EXERCISE DETAILS: Extract the lines that hold the string "members".

___ DATA SEGMENT ___

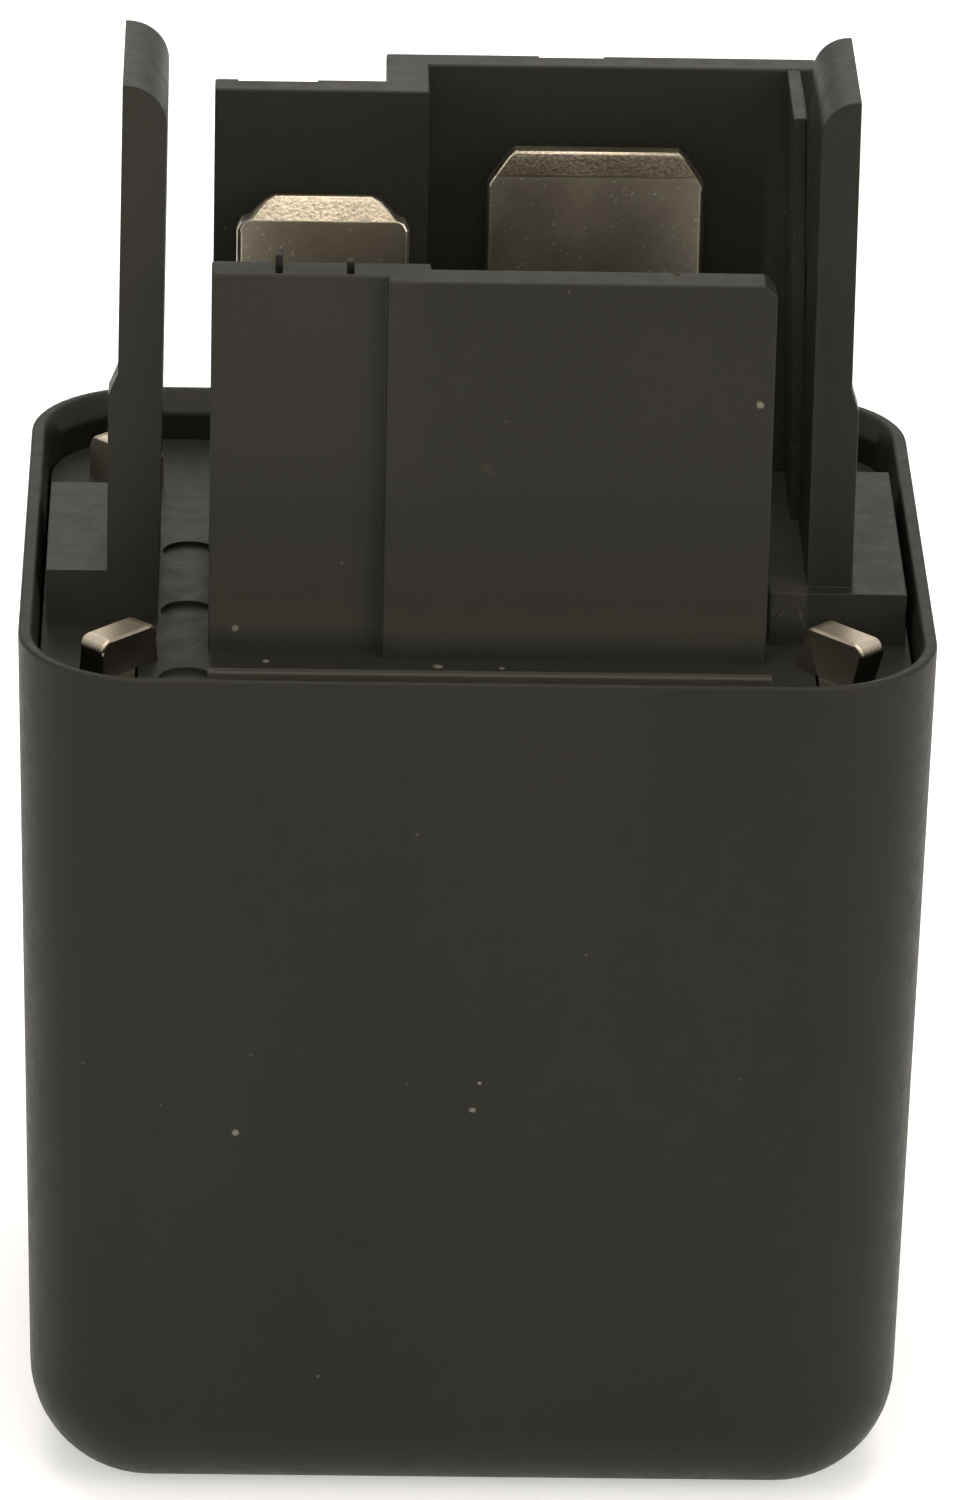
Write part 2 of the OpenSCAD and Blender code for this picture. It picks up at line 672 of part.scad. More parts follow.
module coil_winding() {
    inner_r = core_r + slot_clear + tube_t;
    h = bobbin_h - 2 * flange_t;
    turns = floor(h / turn_d);
    pitch = h / turns;
    color([0.72, 0.38, 0.2])
    translate([0, 0, bobbin_z + flange_t]) rotate_extrude($fn = round_fn)
        union() {
            translate([inner_r, 0]) square([winding_r - turn_d / 2 - inner_r, h]);
            for (i = [0 : turns - 1])
                translate([winding_r - turn_d / 2, (i + 0.5) * pitch])
                    circle(min(turn_d, pitch) / 2, $fn = 24);
        }
}

module winding_tape() {
    h = bobbin_h - 2 * flange_t;
    inner_r = winding_r + tape_gap;
    color([0.8, 0.7, 0.3])
    translate([0, 0, bobbin_z + flange_t]) rotate_extrude($fn = round_fn)
        translate([inner_r, 0]) square([tape_t, h]);
}

module coil_lead(y) {
    color([0.75, 0.45, 0.25])
    translate([lead_x, y, flange_top_z - flange_t - lead_tail])
        cylinder(h = lead_tail + flange_t + lead_rise, r = lead_r, $fn = round_fn);
}

// Terminals

// Coil terminal: blade, strap under the base, and a leg down to the coil lead
module coil_terminal(y, side, h) {
    leg_y = side * (coil_leg_y + strap_t / 2);
    strap_low = min(y - blade_t / 2, leg_y - strap_t / 2);
    strap_high = max(y + blade_t / 2, leg_y + strap_t / 2);
    color([0.72, 0.68, 0.58]) union() {
        blade(-coil_blade_x, y, coil_blade_w, seat_z - eps, floor_z + h, coil_tip_t);
        translate([-coil_blade_x - coil_blade_w / 2, strap_low, seat_z - strap_t])
            cube([coil_blade_w, strap_high - strap_low, strap_t]);
        translate([coil_leg_x - coil_leg_w / 2, leg_y - strap_t / 2, flange_top_z + leg_lift])
            cube([coil_leg_w, strap_t, seat_z - strap_t + eps - flange_top_z - leg_lift]);
    }
}

// Front load terminal: blade, cross plate, and a side plate welded to the yoke
module load_terminal_front() {
    x0 = load_blade_x - load_blade_w / 2;
    color([0.72, 0.68, 0.58]) union() {
        blade(load_blade_x, load_front_y, load_blade_w, seat_z - eps, floor_z + front_blade_h,
              load_tip_t);
        translate([x0, load_front_y - blade_t / 2, seat_z - shoulder_h])
            cube([plate_in_x - x0, blade_t, shoulder_h]);
        translate([plate_in_x - blade_t, -leg_in_y - weld_d, seat_z - shoulder_h])
            cube([blade_t, leg_in_y + weld_d + load_front_y, shoulder_h]);
    }
}

// Rear load terminal: blade, cross plate, leg, and the plate that carries the fixed contact
module load_terminal_rear() {
    x0 = load_blade_x - load_blade_w / 2;
    plate_z = contact_plate_z - blade_t;
    color([0.72, 0.68, 0.58])
    difference() {
        union() {
            blade(load_blade_x, load_rear_y, load_blade_w, seat_z - eps, floor_z + load_rear_h,
                  load_tip_t);
            xz_plate(load_rear_y, blade_t)
                polygon([[x0, seat_z - shoulder_h], [load_leg_x, seat_z - shoulder_h],
                         [load_leg_x, plate_z], [load_leg_x + load_leg_w, plate_z],
                         [load_leg_x + load_leg_w, seat_z], [x0, seat_z]]);
            translate([load_leg_x, -contact_plate_d, plate_z])
                cube([load_leg_w, contact_plate_d + load_rear_y, blade_t]);
        }
        translate([contact_x, 0, plate_z - eps])
            cylinder(h = blade_t + 2 * eps, r = shank_r + rivet_clear, $fn = round_fn);
    }
}

module fixed_contact() {
    color([0.82, 0.81, 0.78])
    translate([contact_x, 0, contact_plate_z]) contact_button(contact_r, blade_t, 1);
}

// Moving group, drawn closed and turned open by at_rest()

module armature() {
    half = arm_w / 2;
    color([0.64, 0.62, 0.58])
    at_rest() translate([0, 0, arm_z])
        difference() {
            linear_extrude(arm_t)
                union() {
                    translate([hinge_x - tail_len, -half])
                        square([arm_reach - half - hinge_x + tail_len, arm_w]);
                    translate([arm_reach - half, 0]) circle(half, $fn = round_fn);
                }
            for (y = [-arm_rivet_y, arm_rivet_y])
                translate([arm_rivet_x, y, -eps])
                    cylinder(h = arm_t + 2 * eps, r = rivet_r + rivet_clear, $fn = round_fn);
        }
}

module contact_spring() {
    root_half = arm_rivet_y + rivet_head_r + 0.5;
    end_half = contact_r + 0.3;
    root_x = arm_rivet_x - rivet_head_r - 0.5;
    color([0.76, 0.58, 0.32])
    at_rest() translate([0, 0, spring_z])
        difference() {
            linear_extrude(spring_t)
                union() {
                    polygon([[root_x, -root_half], [arm_reach - arm_w / 2, -root_half],
                             [contact_x, -end_half], [contact_x, end_half],
                             [arm_reach - arm_w / 2, root_half], [root_x, root_half]]);
                    translate([contact_x, 0]) circle(end_half, $fn = round_fn);
                }
            for (y = [-arm_rivet_y, arm_rivet_y])
                translate([arm_rivet_x, y, -eps])
                    cylinder(h = spring_t + 2 * eps, r = rivet_r + rivet_clear, $fn = round_fn);
            translate([contact_x, 0, -eps])
                cylinder(h = spring_t + 2 * eps, r = shank_r + rivet_clear, $fn = round_fn);
        }
}

module contact_spring_rivets() {
    color([0.7, 0.69, 0.66])
    at_rest()
        for (y = [-arm_rivet_y, arm_rivet_y])
            translate([arm_rivet_x, y, arm_z]) rivet(arm_t + spring_t);
}

module moving_contact() {
    color([0.82, 0.81, 0.78])
    at_rest() translate([contact_x, 0, spring_z]) contact_button(contact_r, spring_t, -1);
}

// Hinge spring: a leaf riveted to the yoke that bends round the armature's tail and presses on it
module hinge_spring() {
    face = hinge_x;
    out = hinge_x - tail_len - leaf_out + leaf_t;
    rise_z = knife_z - 2.4;
    bend_z = knife_z - 1.4;
    top_z = spring_z + leaf_press_gap + 0.55;
    press_z = spring_z + leaf_press_gap;
    color([0.78, 0.6, 0.34])
    difference() {
        xz_plate(0, leaf_w)
            polygon([[face, leaf_end_z], [face, rise_z], [out, bend_z],
                     [out, top_z - leaf_t], [face - 0.3, press_z],
                     [face - 0.1, press_z + leaf_t], [out, top_z + leaf_t / 4],
                     [out - leaf_t, top_z], [out - leaf_t, bend_z - leaf_t / 2],
                     [face - leaf_t, rise_z - leaf_t / 4], [face - leaf_t, leaf_end_z]]);
        for (y = [-leaf_rivet_y, leaf_rivet_y])
            translate([hinge_x - leaf_t - eps, y, leaf_rivet_z]) rotate([0, 90, 0])
                cylinder(h = leaf_t + 2 * eps, r = rivet_r + rivet_clear, $fn = round_fn);
    }
}

module hinge_spring_rivets() {
    color([0.7, 0.69, 0.66])
    for (y = [-leaf_rivet_y, leaf_rivet_y])
        translate([hinge_x - leaf_t, y, leaf_rivet_z]) rotate([0, 90, 0]) rivet(leaf_t + yoke_t);
}

cap();
base();
yoke();
core();
bobbin();
coil_winding();
winding_tape();
coil_lead(-lead_y);  // coil_lead_front
coil_lead(lead_y);  // coil_lead_rear
coil_terminal(coil_front_y, -1, front_blade_h);  // coil_terminal_front
coil_terminal(coil_rear_y, 1, coil_rear_h);  // coil_terminal_rear
load_terminal_front();
load_terminal_rear();
fixed_contact();
armature();
hinge_spring();
hinge_spring_rivets();
contact_spring();
contact_spring_rivets();
moving_contact();
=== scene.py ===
import json
import logging
import math
from dataclasses import dataclass, field
from enum import Enum
from typing import Callable, Dict, List, Optional, Sequence, Tuple

import bmesh
import bpy
from mathutils import Matrix, Vector

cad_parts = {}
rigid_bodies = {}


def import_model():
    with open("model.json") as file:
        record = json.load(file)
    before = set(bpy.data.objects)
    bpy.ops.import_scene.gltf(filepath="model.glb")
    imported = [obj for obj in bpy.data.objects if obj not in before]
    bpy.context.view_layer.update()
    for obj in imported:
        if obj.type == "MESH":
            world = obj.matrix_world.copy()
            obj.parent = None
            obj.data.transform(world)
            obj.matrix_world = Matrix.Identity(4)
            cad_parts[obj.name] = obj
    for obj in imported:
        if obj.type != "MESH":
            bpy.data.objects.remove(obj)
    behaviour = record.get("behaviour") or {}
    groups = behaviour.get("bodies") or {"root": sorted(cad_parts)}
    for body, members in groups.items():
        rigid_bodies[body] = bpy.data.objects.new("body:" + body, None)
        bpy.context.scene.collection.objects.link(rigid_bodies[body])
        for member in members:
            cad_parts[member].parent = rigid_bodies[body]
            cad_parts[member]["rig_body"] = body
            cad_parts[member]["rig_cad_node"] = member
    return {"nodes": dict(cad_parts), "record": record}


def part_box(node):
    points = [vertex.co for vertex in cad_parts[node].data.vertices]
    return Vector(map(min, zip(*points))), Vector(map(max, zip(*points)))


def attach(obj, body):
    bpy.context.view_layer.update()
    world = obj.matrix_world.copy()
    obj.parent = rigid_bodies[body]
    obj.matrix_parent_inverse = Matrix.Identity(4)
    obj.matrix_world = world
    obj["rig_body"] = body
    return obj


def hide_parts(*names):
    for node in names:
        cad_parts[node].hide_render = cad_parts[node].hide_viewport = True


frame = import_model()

MM = 0.001
TOUCH = 0.01  # millimetres by which a corner may miss the place that it is picked by
FAR = 1000.0  # millimetres, beyond every piece
CLEAR = 1.0  # millimetres by which a cutting tool passes a face
LOG = logging.getLogger("relay")
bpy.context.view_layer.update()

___

OUTPUT BELOW:
    for body, members in groups.items():
        for member in members:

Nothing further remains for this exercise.